Solution Path Clustering with Adaptive Concave Penalty

TL;DR

This paper introduces a novel clustering method using an adaptive concave penalty that generates a sequence of solutions without pre-specifying the number of clusters, effectively handling noisy data and high-dimensional challenges.

Contribution

It develops a regularization path-based clustering approach with an adaptive minimax concave penalty, enhancing cluster detection and noise separation without needing to predefine cluster count.

Findings

Outperforms existing clustering methods on simulated data

Shows competitive results on gene expression datasets

Capable of identifying relevant clusters and separating noise

Abstract

Fast accumulation of large amounts of complex data has created a need for more sophisticated statistical methodologies to discover interesting patterns and better extract information from these data. The large scale of the data often results in challenging high-dimensional estimation problems where only a minority of the data shows specific grouping patterns. To address these emerging challenges, we develop a new clustering methodology that introduces the idea of a regularization path into unsupervised learning. A regularization path for a clustering problem is created by varying the degree of sparsity constraint that is imposed on the differences between objects via the minimax concave penalty with adaptive tuning parameters. Instead of providing a single solution represented by a cluster assignment for each object, the method produces a short sequence of solutions that determines not only the cluster assignment but also a corresponding number of clusters for each solution. The optimization of the penalized loss function is carried out through an MM algorithm with block coordinate descent.
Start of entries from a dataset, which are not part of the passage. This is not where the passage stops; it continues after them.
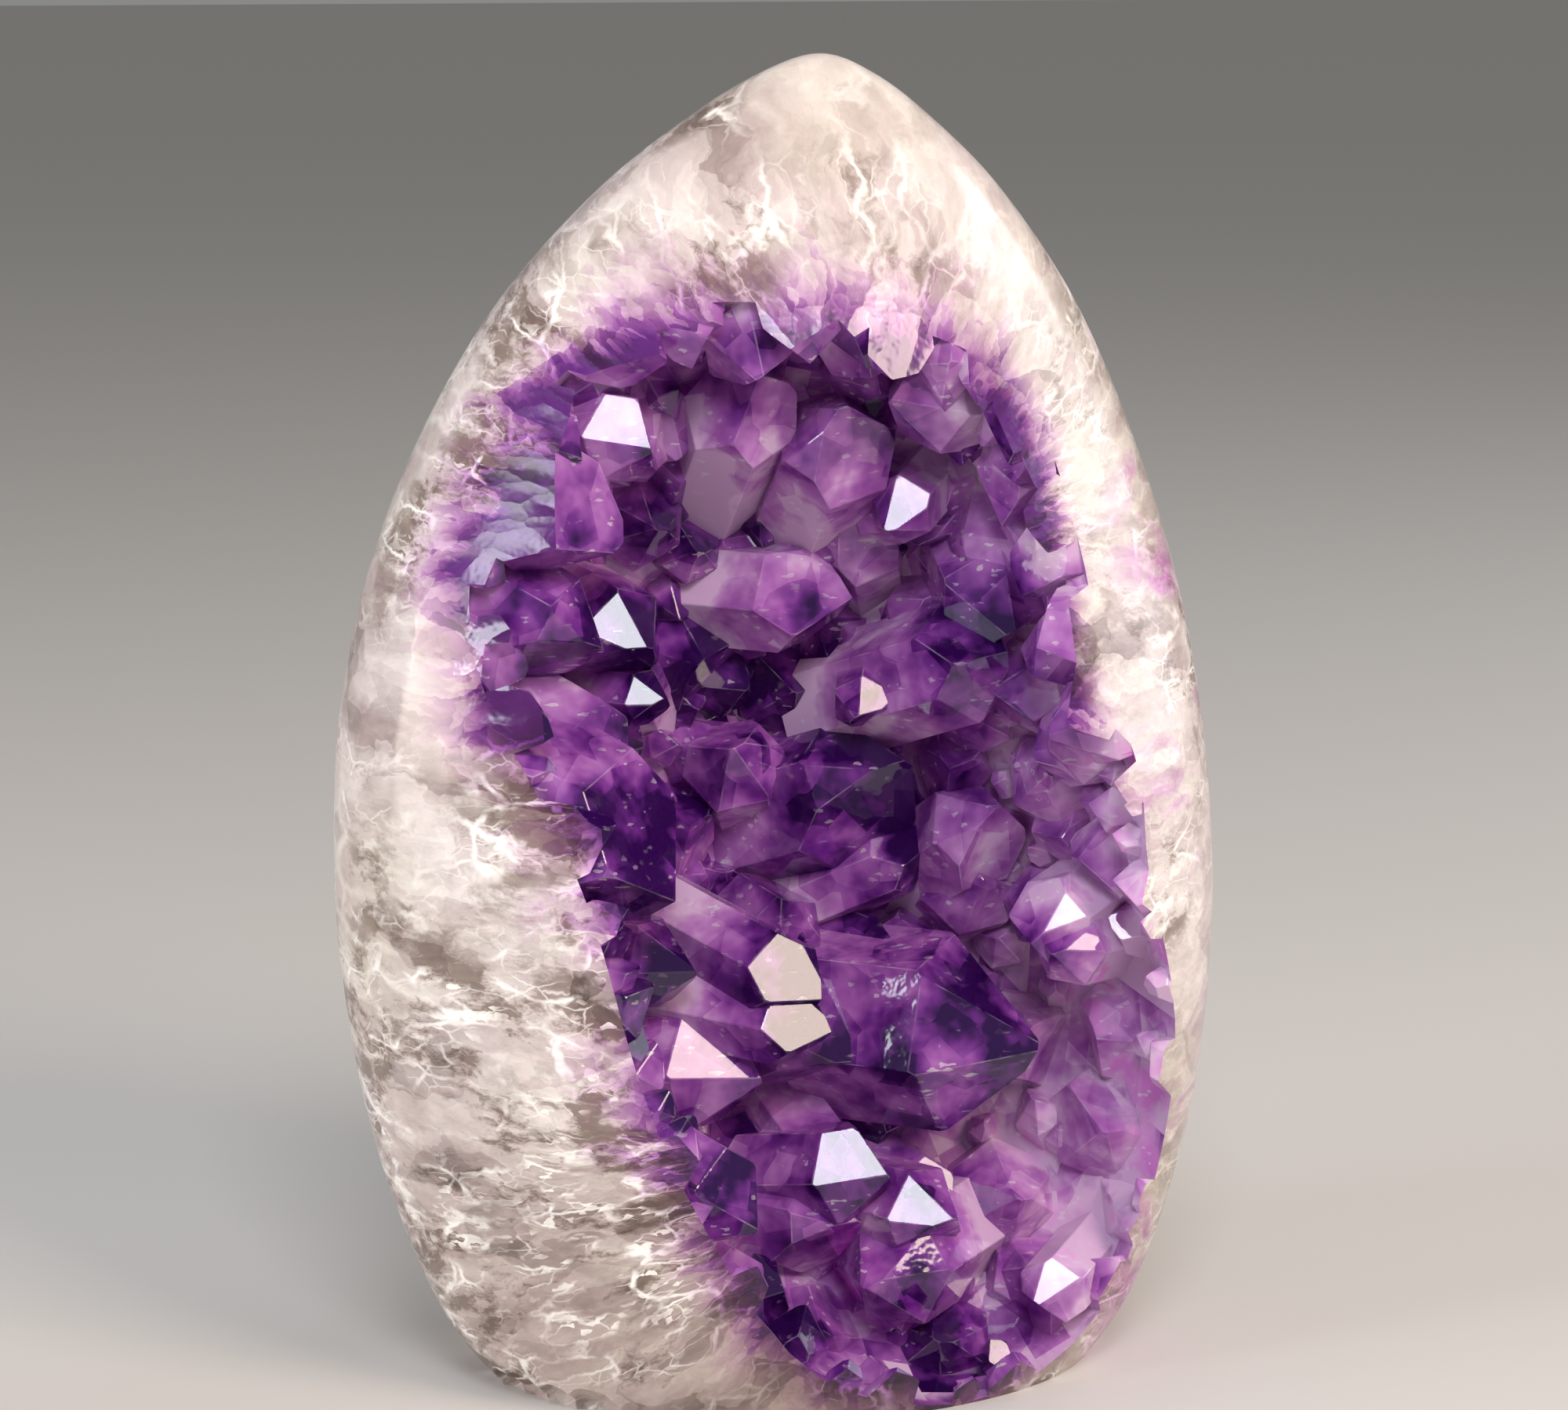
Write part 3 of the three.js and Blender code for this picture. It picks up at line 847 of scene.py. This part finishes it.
def milky_stone(tree, place, split, bent):
    cells = add_node(tree, "TexVoronoi", {"Vector": bent, "Scale": per(COLUMN_WIDTH)})
    cell = add_node(tree, "SeparateColor", {0: cells.outputs["Color"]})
    milk = add_node(
        tree,
        "TexNoise",
        {"Vector": bent, "Scale": per(MILK_CLOUD), "Detail": 7, "Roughness": 0.62, "Distortion": 0.4},
    )
    shards = add_node(tree, "TexVoronoi", {"Vector": bent, "Scale": per(SHARD_WIDTH)})
    shard = add_node(tree, "SeparateColor", {0: shards.outputs["Color"]})
    top = add_node(tree, "MapRange", {0: split.outputs["Z"], 1: 0.07, 2: 0.105, 3: 0.0, 4: TOP_MILK})
    depth = milk
    for pattern, share in ((shard, SHARD_MILK), (cell, COLUMN_MILK), (top, 1)):
        depth = add_node(tree, "Math", {0: pattern, 1: share, 2: depth}, operation="MULTIPLY_ADD")
    stone = add_node(tree, "ValToRGB", {"Fac": depth})
    ramp_stops(stone, [(0.45, "#8c7a72"), (0.57, "#b8a6a4"), (0.7, "#d6c8c6"), (0.88, "#eee6e0")])
    tint = add_node(tree, "TexNoise", {"Vector": place, "Scale": per(TINT_SPOT), "Detail": 2})
    tinted = add_node(tree, "MapRange", {0: tint, 1: 0.5, 2: 0.66, 3: 0.0, 4: 0.7})
    greenish = add_node(tree, "Mix", {"Factor": tinted, "A": stone, "B": linear("#dcdcc4")}, **STAINED)
    feathers = add_node(
        tree, "TexNoise", {"Vector": bent, "Scale": per(FEATHER_WIDTH), "Detail": 4, "Roughness": 0.7}
    )
    feathered = add_node(tree, "MapRange", {0: feathers, 1: 0.34, 2: 0.66, 3: 0.74, 4: 0.97})
    chips = add_node(tree, "TexVoronoi", {"Vector": bent, "Scale": per(CHIP_WIDTH)})
    chip = add_node(tree, "SeparateColor", {0: chips.outputs["Color"]})
    chipped = add_node(tree, "MapRange", {0: chip, 1: 0.0, 2: 1.0, 3: 0.9, 4: 1.08})
    crisp = add_node(tree, "Math", {0: feathered, 1: chipped}, operation="MULTIPLY")
    greenish = add_node(tree, "VectorMath", {0: greenish, "Scale": crisp}, operation="SCALE")
    greyer = add_node(tree, "MapRange", {0: split.outputs["Z"], 1: 0.045, 2: 0.01, 3: 0.0, 4: 0.8})
    footed = add_node(tree, "Mix", {"Factor": greyer, "A": greenish, "B": linear("#cfc6bc")}, **STAINED)
    return cell, shard, milk, depth, footed


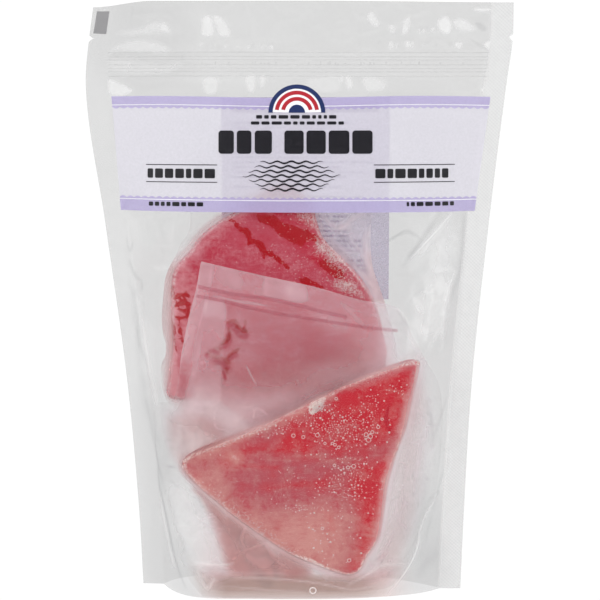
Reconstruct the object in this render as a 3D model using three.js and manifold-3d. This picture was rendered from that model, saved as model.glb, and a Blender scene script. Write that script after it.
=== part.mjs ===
import * as THREE from 'three';
import { mergeVertices } from 'three/addons/utils/BufferGeometryUtils.js';
import Module from 'manifold-3d';

// A clear stand-up pouch with raw tuna steaks sealed inside, standing on its opened bottom
// gusset. It is one shut body, so it is one solid: a thin sealed margin down each side, a flat
// header with a press-to-close zip, and a belly that the steaks push out front and back.
// Millimetres, +Z up, front towards -Y, origin in the middle of the flat base.

// Driving dimensions
const pouch = {
  height: 304.5,
  sealWidth: 11, // welded strip down each side
  weldThickness: 1.2, // both sheets of film where they are welded
  bellyTop: 262, // above this the two sheets lie together
  frontBelly: 34, // how far the front sheet stands out at the base
  frontFullness: 1.35, // a higher number keeps the sheet full further up
  backBelly: 27,
  backFullness: 2.4,
  gussetRise: 11, // how far the base arches up beside the side seals
  flatHalfLength: 42, // half of the base's flat middle
};
const zip = { bottom: 266, top: 278, ridges: 3, ridgeHeight: 1.1 };
const tearNotch = { height: 286, depth: 2.6, mouth: 3 };
const header = {
  wave: 2.2, // the flat top waves front and back by this much
  waveStart: 225,
  waveLength: 34,
  leftDrop: 3.2, // the left corner droops
  rightDrop: 0.8,
  leftCurl: 4, // and curls towards the front
  cornerReach: 30,
};
const foot = {
  leftLift: 0.8, // the left seal's foot hangs just clear of the floor
  leftReach: 26,
  leftFade: 40, // height at which the lift has died away
  rightForward: 9, // the right seal's foot stands forward
  rightReach: 64,
  rightFade: 120,
};
const steakEdge = 5; // the film slopes over a steak's rim in this width

// Distance of each side edge from the middle, as [height, distance].
const leftEdge = [[0, 82], [40, 84], [110, 90], [190, 100.5], [262, 110], [285, 108], [305, 105.5]];
const rightEdge = [[0, 83.5], [45, 85.5], [110, 89.5], [190, 97.5], [262, 106], [285, 109], [305, 109.3]];

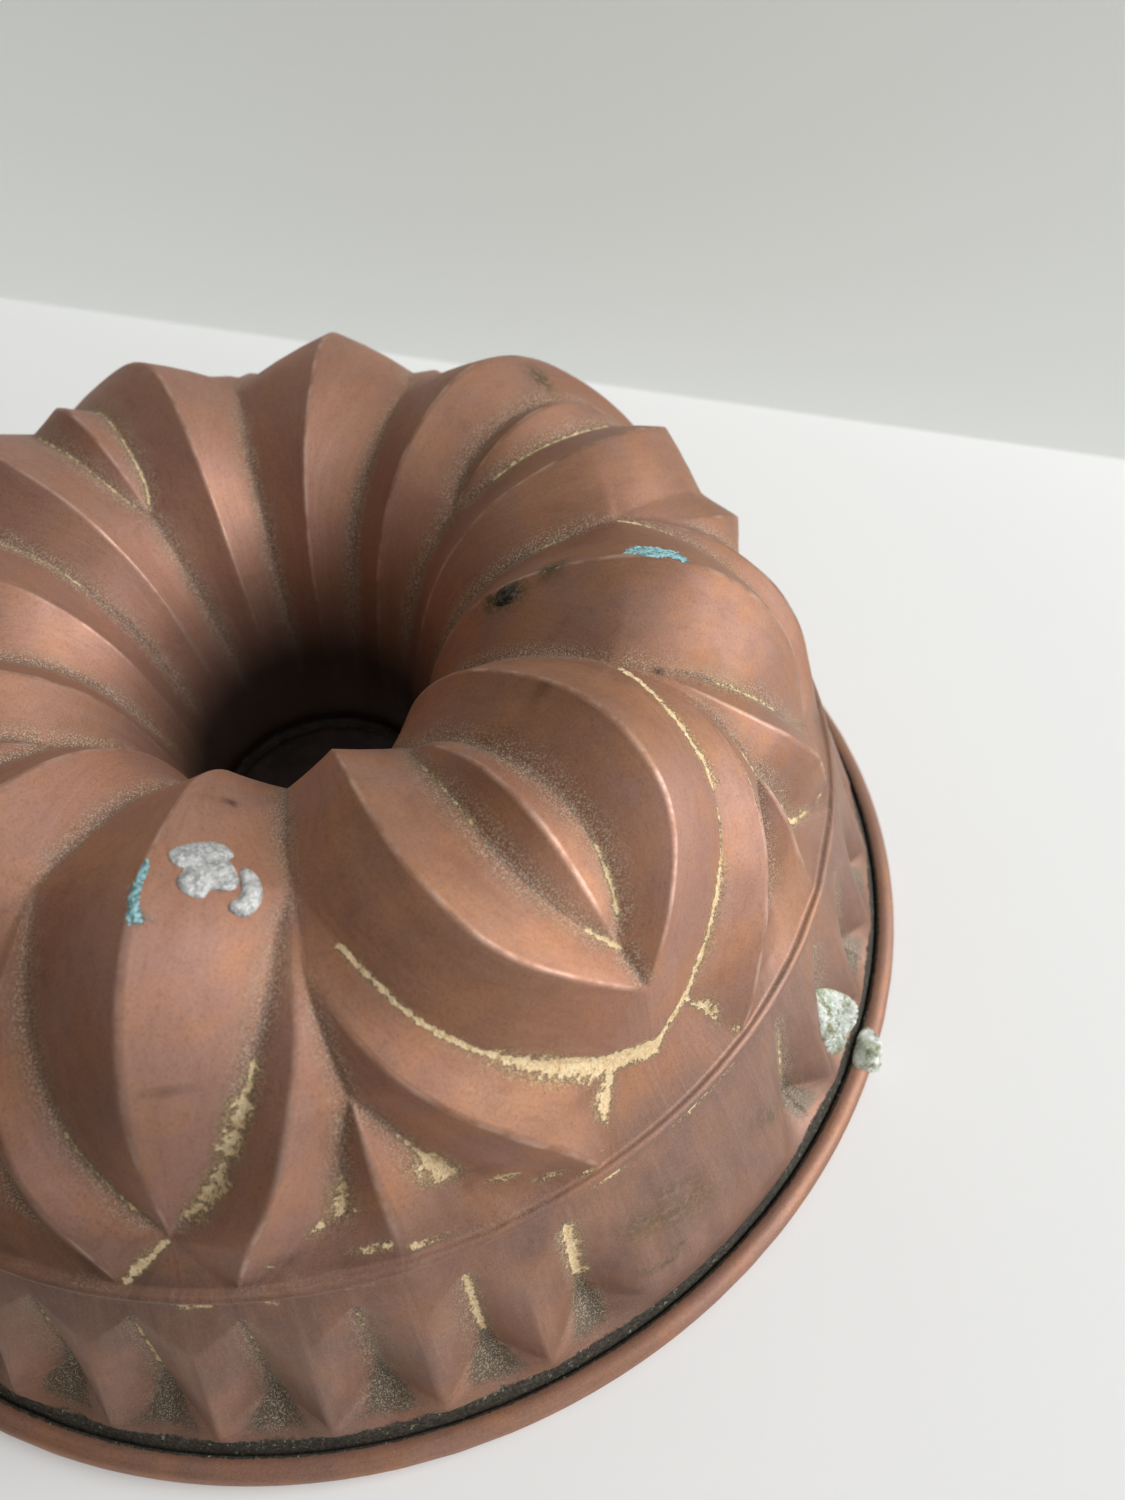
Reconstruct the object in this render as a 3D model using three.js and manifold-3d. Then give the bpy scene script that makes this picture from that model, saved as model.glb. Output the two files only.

The advantages of this clustering algorithm compared to other existing methods are as follows: it does not require the input of the number of clusters; it is capable of simultaneously separating irrelevant or noisy observations that show no grouping pattern, which can greatly improve data interpretation; it is a general methodology that can be applied to many clustering problems. We test this method on various simulated datasets and on gene expression data, where it shows better or competitive performance compared against several clustering methods.